Mezusphere supports three matching modes:
| Mode | Description | Example |
|---|---|---|
| Prefix | Matches any path starting with the specified value | /api/ matches /api/users, /api/orders |
| Exact | Matches the path exactly | /health matches only /health |
| Regexp | Matches using a regular expression | /users/[0-9]+ matches /users/123 |
Routes can be configured with:
- Authentication requirements: require login on specific routes
- Permission requirements: restrict access to users with specific roles
- CORS settings: configure cross-origin resource sharing per route
Warpgates
Lightweight sidecars deployed alongside your workloads. A Warpgate connects outward to Mezusphere’s global edge, establishing a secure tunnel through which end-user traffic is forwarded to your workload.
Key characteristics:
- Outbound connection: Warpgate initiates all connections; no inbound ports required
- Automatic registration: Warpgates register themselves with the control plane using service account credentials
- Status tracking: each Warpgate reports its connection status (connected, disconnected, or unknown) and IP address
- Self-registering: Warpgates cannot be created through the Console; they register automatically when deployed
Service Accounts
Machine credentials used for Warpgate registration and API access. Each service account has:
- An API key: a 50-character base62 string generated server-side
- Configurable permissions: control what the service account can access
- Project scope: service accounts are scoped to a single project
When you deploy a Warpgate, you provide a service account API key as the authentication token. The Warpgate uses this key to register itself with Mezusphere.
Architecture
Mezusphere’s architecture is organized into two planes:
Data plane
The data plane handles live traffic between end users and customer workloads. It consists of:
- Global edge nodes: publicly reachable points of presence that terminate TLS, apply authentication and authorization policies, filter malicious traffic, and route requests to the correct Warpgate
- Warpgates: outbound connectors deployed alongside customer workloads that maintain persistent TLS 1.3 tunnels to edge nodes
Traffic flows: End users connect to an edge node via HTTPS. The edge node authenticates the request, applies routing and security policies, then forwards approved traffic through the established tunnel to the Warpgate, which delivers it to the local workload.
Control plane
The control plane manages configuration, identity, and operational state. It provides:
- Configuration management: projects, environments, routes, and policies
- Identity services: user directories, authentication flows, service account credentials
- Warpgate registration: service account authentication, certificate issuance, and configuration distribution
- Operational data: metrics, logs, and billing information
Warpgates authenticate to the control plane on startup using service account credentials and receive their configuration (routes, policies, upstream targets). Configuration updates are pushed to Warpgates in real time.
Security properties of the outbound-only model
The inverted ingress architecture produces several important security properties:
- Zero public attack surface: customer workloads have no open ports, no public IP addresses, and no DNS records pointing to them. There is nothing to scan, probe, or fingerprint.
- No origin exposure: unlike traditional CDN or reverse proxy architectures, there is no “origin IP” that can be discovered and attacked directly.

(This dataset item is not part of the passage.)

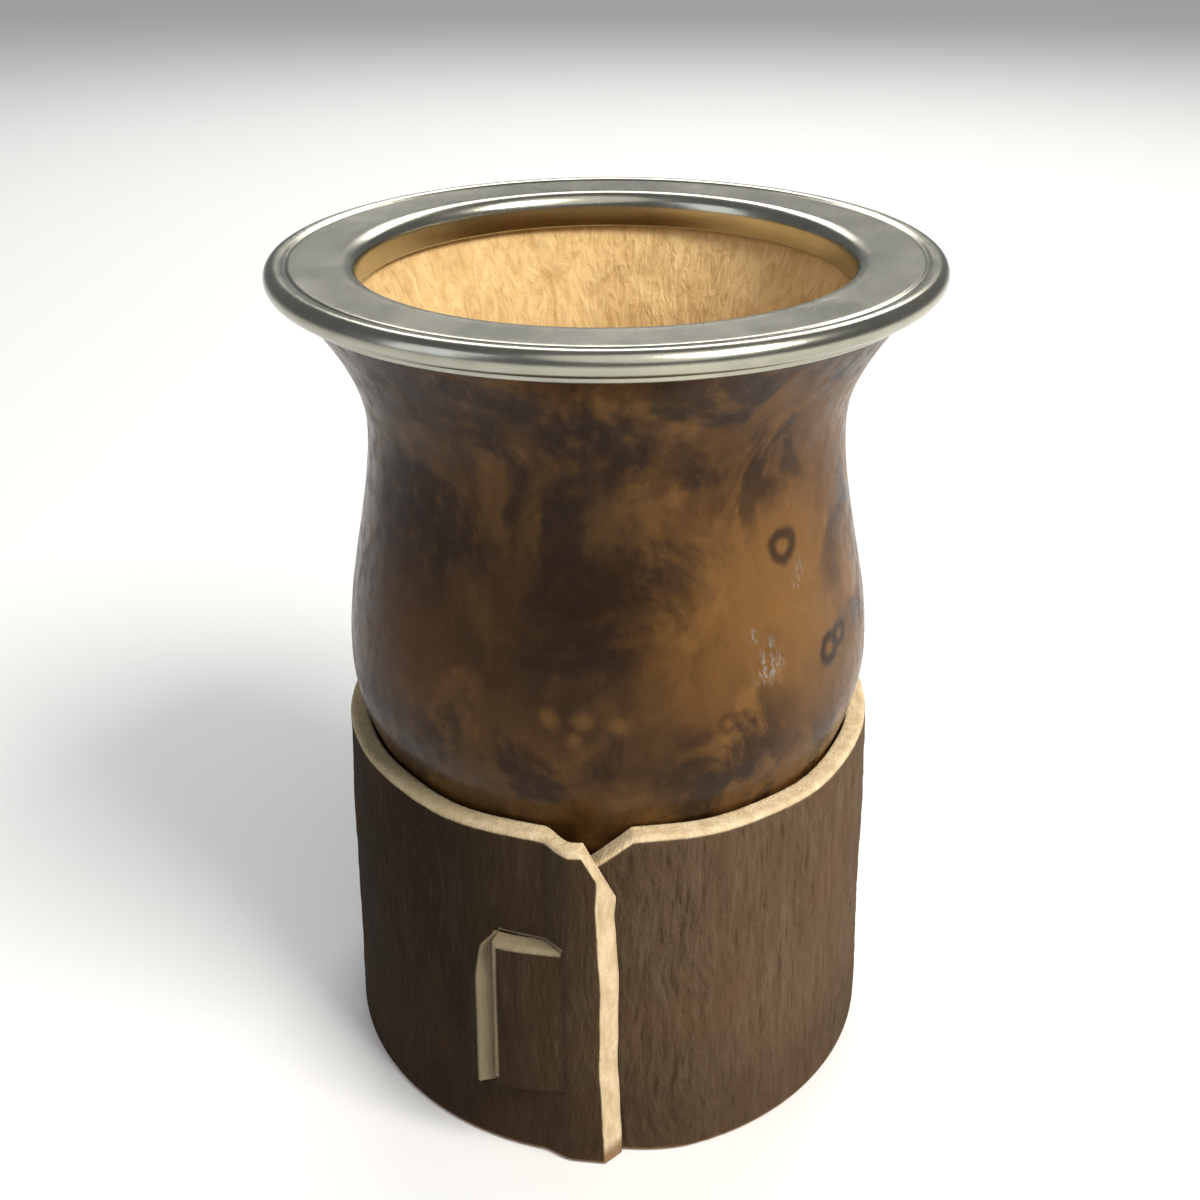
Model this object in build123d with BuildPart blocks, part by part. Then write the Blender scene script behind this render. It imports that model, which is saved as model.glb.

- mTLS everywhere: all connections between Warpgates and edge nodes use TLS 1.3 with mutual authentication. Both sides present certificates and verify each other’s identity.
- Pre-authenticated traffic: workloads only receive traffic that has already been authenticated and authorized at the edge. Applications consume trusted identity context rather than implementing their own token validation.
- Defense in depth: security policies are enforced at the edge (first line) and validated again at the Warpgate (second line) before traffic reaches the workload.
User Directories
Collections of end-user accounts, scoped to a project or organization. User directories let you manage separate pools of users for different services.
Example: A SaaS application might have one user directory for customer-facing users and a separate directory for internal admin users.
User Accounts
End users who access services through Mezusphere. User accounts have:
- A status: active, inactive, or suspended
- Login tracking: last login timestamp and authentication history
- Profile information: name, email, and display name
When authentication is enabled on a route, Mezusphere manages the complete login flow (signup, login, password reset) and validates identity at the edge before forwarding requests to your Warpgate.